* GIVEN TASK
Tally the lines holding "scene" and state only that figure.

* SUPPLIED MATERIAL

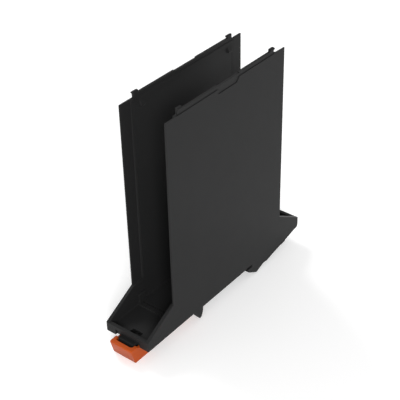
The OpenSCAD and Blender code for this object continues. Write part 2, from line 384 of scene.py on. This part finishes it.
@dataclass
class Housing(Moulding):
    """The housing, with its raised panels drawn in their slim wall section.

    Attributes:
        panel_x0: Latch-side end of the raised panels in millimetres.
        panel_x1: Hook-side end of the raised panels.
        panel_y: Distance of the solid's panel face from the middle plane.
        slim_y: Distance of the drawn panel face from the middle plane.
        floor_z: Height of the middle floor.
        hollow_x: Where the hollow over the hook begins.
        hollow_z: Lower end of the panel in that hollow.
        hollow_lap: How far the cut in the hollow reaches above the middle floor.
        top_z: Height that clears the wall top.
        catch_x: Latch-side edges of the two cover catches.
        catch_z: Lower end of the cover catches.
        catch_size: Length, stand-off and height of a cover catch.
        catch_knee: Share of a catch's height at which its ramp begins.
        catch_root: How deep a catch is sunk into its panel.
        cut_reach: How far the paring cut reaches inwards past the solid's panel face.
        cut_overrun: How far that cut runs past both ends of the panels.
    """

    panel_x0: float = -30.5
    panel_x1: float = 32.7
    panel_y: float = 8.75
    slim_y: float = 9.65
    floor_z: float = 3.15
    hollow_x: float = 19.2
    hollow_z: float = 0.9
    hollow_lap: float = 1.0
    top_z: float = 99.0
    catch_x: tuple[float, float] = (-26.6, 27.7)
    catch_z: float = 93.9
    catch_size: tuple[float, float, float] = (2.3, 0.9, 2.8)
    catch_knee: float = 0.4
    catch_root: float = 0.2
    cut_reach: float = 2.0
    cut_overrun: float = 0.1

    def _refine(self, bm: bmesh.types.BMesh) -> bmesh.types.BMesh:
        """Pares the panels down and puts the cover catches back on them.

        Args:
            bm: Mesh of the solid, which is used up.

        Returns:
            The refined mesh.
        """
        body = self._object("pare_body", bm)
        inner = self.panel_y - self.cut_reach
        spans = [
            (
                (self.panel_x0 - self.cut_overrun, self.panel_x1 + self.cut_overrun),
                (self.floor_z, self.top_z),
            ),
            ((self.hollow_x, self.panel_x1), (self.hollow_z, self.floor_z + self.hollow_lap)),
        ]
        for span_x, span_z in spans:
            tool = bmesh.new()
            for side in (-1.0, 1.0):
                self._block(tool, span_x, (side * inner, side * self.slim_y), span_z)
            body = self._combine(body, self._object("pare_tool", tool), "DIFFERENCE")
        catches = bmesh.new()
        for side in (-1.0, 1.0):
            for start in self.catch_x:
                self._catch(catches, start, side)
        body = self._combine(body, self._object("catches", catches), "UNION")
        refined = bmesh.new()
        refined.from_mesh(body.data)
        bpy.data.objects.remove(body)
        bmesh.ops.remove_doubles(refined, verts=refined.verts, dist=self.weld_mm * MM)
        return refined

    def _catch(self, bm: bmesh.types.BMesh, start: float, side: float) -> None:
        """Adds one catch: a block whose upper part ramps back to the panel.

        Args:
            bm: Mesh that takes the catch.
            start: Latch-side edge of the catch.
            side: Side of the middle plane, -1 or 1.
        """
        length, out, height = self.catch_size
        front, root = side * (self.slim_y - out), side * (self.slim_y + self.catch_root)
        ends = (start, start + length)
        low = (self.catch_z, self.catch_z + self.catch_knee * height)
        high = (low[1], self.catch_z + height)
        self._block(bm, ends, (front, root), low)
        verts = self._block(bm, ends, (front, root), high)
        tips = [v for v in verts if v.co.z > (high[1] - SLACK_MM) * MM]
        bmesh.ops.translate(
            bm,
            verts=[v for v in tips if abs(v.co.y) < (self.slim_y - SLACK_MM) * MM],
            vec=(0.0, side * out * MM, 0.0),
        )
        bmesh.ops.remove_doubles(bm, verts=bm.verts, dist=self.weld_mm * MM)
        inside = [f for f in bm.faces if self._is_inside(f, low[1])]
        bmesh.ops.delete(bm, geom=inside, context="FACES_ONLY")

    @staticmethod
    def _is_inside(face: bmesh.types.BMFace, height: float) -> bool:
        """Tells whether a face lies flat at the given height, between two stacked blocks."""
        return all(abs(v.co.z - height * MM) < SLACK_MM * MM for v in face.verts)

    @staticmethod
    def _block(
        bm: bmesh.types.BMesh,
        span_x: tuple[float, float],
        span_y: tuple[float, float],
        span_z: tuple[float, float],
    ) -> list[bmesh.types.BMVert]:
        """Adds a box between two ends on each axis.

        Args:
            bm: Mesh that takes the box.
            span_x: Ends along X in millimetres.
            span_y: Ends along Y.
            span_z: Ends along Z.

        Returns:
            The corners of the box.
        """
        size = Vector([abs(b - a) * MM for a, b in (span_x, span_y, span_z)])
        middle = Vector([(a + b) / 2.0 * MM for a, b in (span_x, span_y, span_z)])
        matrix = Matrix.Translation(middle) @ Matrix.Diagonal(size).to_4x4()
        return bmesh.ops.create_cube(bm, size=1.0, matrix=matrix)["verts"]

    @staticmethod
    def _object(name: str, bm: bmesh.types.BMesh) -> bpy.types.Object:
        """Turns a working mesh into an object, and frees it.

        Args:
            name: Name of the object and its mesh.
            bm: Working mesh, which is used up.

        Returns:
            The new object.
        """
        bmesh.ops.recalc_face_normals(bm, faces=bm.faces)
        mesh = bpy.data.meshes.new(name)
        bm.to_mesh(mesh)
        bm.free()
        made = bpy.data.objects.new(name, mesh)
        bpy.context.scene.collection.objects.link(made)
        return made

    @staticmethod
    def _combine(
        body: bpy.types.Object, tool: bpy.types.Object, operation: str
    ) -> bpy.types.Object:
        """Cuts a tool out of a body or joins it on.

        Args:
            body: Object that is changed.
            tool: Object that is used up.
            operation: DIFFERENCE or UNION.

        Returns:
            The changed body.
        """
        step = body.modifiers.new("step", "BOOLEAN")
        step.operation = operation
        step.solver = "EXACT"
        step.object = tool
        graph = bpy.context.evaluated_depsgraph_get()
        mesh = bpy.data.meshes.new_from_object(body.evaluated_get(graph))
        body.modifiers.clear()
        body.data = mesh
        bpy.data.objects.remove(tool)
        return body


@dataclass
class Studio:
    """Pale floor, soft light and the camera.

    Attributes:
        eye: Camera place in metres.
        azimuth: Direction of view about Z in degrees.
        elevation: Height of the view in degrees.
        roll: Turn of the camera about its own axis in degrees.
        lens: Focal length in millimetres on the sensor.
        sensor: Sensor width in millimetres.
        horizon: Radiance of the surroundings at eye level.
        zenith: Radiance of the surroundings high above the part.
        fade_height: Sine of the height at which the zenith's radiance is reached.
        paper: Reflectance of the floor.
        paper_lift: Radiance added to the floor where it is seen or mirrored.
        floor_half: Half the width of the floor in metres.
        floor_gap_mm: Space between the floor and the lowest point of the part.
        lamp_size: Diameter of both lamps in metres.
        lamp_aim: Height of the point that both lamps face in metres.
        key_power: Power of the stronger lamp in watts.
        key_place: Middle of that lamp in metres.
        back_power: Power of the weaker lamp behind the part in watts.
        back_place: Middle of that lamp in metres.
    """

    eye: Vector = Vector((-0.27704, -0.22195, 0.28749))
    azimuth: float = -50.89
    elevation: float = 34.85
    roll: float = -1.40
    lens: float = 93.66
    sensor: float = 36.0
    horizon: float = 0.54
    zenith: float = 0.5
    fade_height: float = 0.5
    paper: float = 0.9
    paper_lift: float = 0.25
    floor_half: float = 4.0
    floor_gap_mm: float = 0.02
    lamp_size: float = 0.6
    lamp_aim: float = 0.05
    key_power: float = 20.0
    key_place: Vector = Vector((-1.04, -0.99, 0.75))
    back_power: float = 9.0
    back_place: Vector = Vector((0.3, 1.1, 1.1))

    def build(self) -> None:
        """Builds everything round the part."""
        self._world()
        self._floor()
        self._lamp("key", self.key_power, self.key_place)
        self._lamp("back", self.back_power, self.back_place)
        self._camera()

    def _world(self) -> None:
        """Surrounds the part with soft light that fades from the horizon to the zenith."""
        world = bpy.data.worlds.new("studio")
        world.use_nodes = True
        tree = world.node_tree
        place = tree.nodes.new("ShaderNodeTexCoord")
        split = tree.nodes.new("ShaderNodeSeparateXYZ")
        fade = tree.nodes.new("ShaderNodeMapRange")
        fade.interpolation_type = "SMOOTHSTEP"
        fade.inputs["From Min"].default_value = 0.0
        fade.inputs["From Max"].default_value = self.fade_height
        fade.inputs["To Min"].default_value = self.horizon
        fade.inputs["To Max"].default_value = self.zenith
        tree.links.new(place.outputs["Generated"], split.inputs["Vector"])
        tree.links.new(split.outputs["Z"], fade.inputs["Value"])
        tree.links.new(fade.outputs["Result"], tree.nodes["Background"].inputs["Strength"])
        tree.nodes["Background"].inputs["Color"].default_value = (1.0, 1.0, 1.0, 1.0)
        bpy.context.scene.world = world

    def _floor(self) -> None:
        """Lays the pale floor under the lowest point of the part."""
        bm = bmesh.new()
        bmesh.ops.create_grid(bm, x_segments=1, y_segments=1, size=self.floor_half)
        low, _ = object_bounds()
        height = low[2] - self.floor_gap_mm * MM
        bmesh.ops.translate(bm, verts=bm.verts, vec=(0.0, 0.0, height))
        mesh = bpy.data.meshes.new("floor")
        bm.to_mesh(mesh)
        bm.free()
        floor = bpy.data.objects.new("floor", mesh)
        bpy.context.scene.collection.objects.link(floor)
        mesh.materials.append(self._paper())
        floor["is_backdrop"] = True

    def _paper(self) -> bpy.types.Material:
        """Makes matt white paper that looks plain white and keeps the shadow.

        Returns:
            The finished material.
        """
        material = bpy.data.materials.new("floor_paper")
        material.use_nodes = True
        tree = material.node_tree
        shader = tree.nodes["Principled BSDF"]
        shader.inputs["Base Color"].default_value = (self.paper, self.paper, self.paper, 1.0)
        shader.inputs["Roughness"].default_value = 0.9
        shader.inputs["Specular IOR Level"].default_value = 0.0
        shader.inputs["Emission Color"].default_value = (1.0, 1.0, 1.0, 1.0)
        path = tree.nodes.new("ShaderNodeLightPath")
        seen = tree.nodes.new("ShaderNodeMath")
        seen.operation = "MAXIMUM"
        shown = tree.nodes.new("ShaderNodeMath")
        shown.operation = "MAXIMUM"
        lift = tree.nodes.new("ShaderNodeMath")
        lift.operation = "MULTIPLY"
        lift.inputs[1].default_value = self.paper_lift
        tree.links.new(path.outputs["Is Camera Ray"], seen.inputs[0])
        tree.links.new(path.outputs["Is Glossy Ray"], seen.inputs[1])
        tree.links.new(seen.outputs[0], shown.inputs[0])
        tree.links.new(path.outputs["Is Transmission Ray"], shown.inputs[1])
        tree.links.new(shown.outputs[0], lift.inputs[0])
        tree.links.new(lift.outputs[0], shader.inputs["Emission Strength"])
        return material

    def _lamp(self, name: str, power: float, place: Vector) -> None:
        """Hangs a soft round lamp that faces the part.

        Args:
            name: Name of the lamp.
            power: Power in watts.
            place: Middle of the lamp in metres.
        """
        data = bpy.data.lights.new(name, "AREA")
        data.shape = "DISK"
        data.size = self.lamp_size
        data.energy = power
        lamp = bpy.data.objects.new(name, data)
        lamp.location = place
        aim = Vector((0.0, 0.0, self.lamp_aim)) - lamp.location
        lamp.rotation_euler = aim.to_track_quat("-Z", "Y").to_euler()
        bpy.context.scene.collection.objects.link(lamp)

    def _camera(self) -> None:
        """Places the camera and sets how its picture is shown."""
        data = bpy.data.cameras.new("camera")
        data.lens = self.lens
        data.sensor_width = self.sensor
        data.clip_start = 0.01
        camera = bpy.data.objects.new("camera", data)
        a, e = math.radians(self.azimuth), math.radians(self.elevation)
        back = Vector((math.sin(a) * math.cos(e), -math.cos(a) * math.cos(e), math.sin(e)))
        turn = back.to_track_quat("Z", "Y").to_matrix()
        turn = turn @ Matrix.Rotation(math.radians(self.roll), 3, "Z")
        camera.matrix_world = Matrix.Translation(self.eye) @ turn.to_4x4()
        scene = bpy.context.scene
        scene.collection.objects.link(camera)
        scene.camera = camera
        scene.view_settings.view_transform = "Standard"


def main() -> None:
    """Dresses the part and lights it."""
    logging.basicConfig(level=logging.INFO, format="%(name)s: %(message)s")
    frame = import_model()
    Housing(Node.HOUSING, Slot.BLACK, BLACK).build(frame)
    Moulding(Node.LATCH, Slot.ORANGE, ORANGE, edge_mm=0.22).build(frame)
    Studio().build()


if __name__ == "__main__":
    main()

* ANSWER IN FULL
9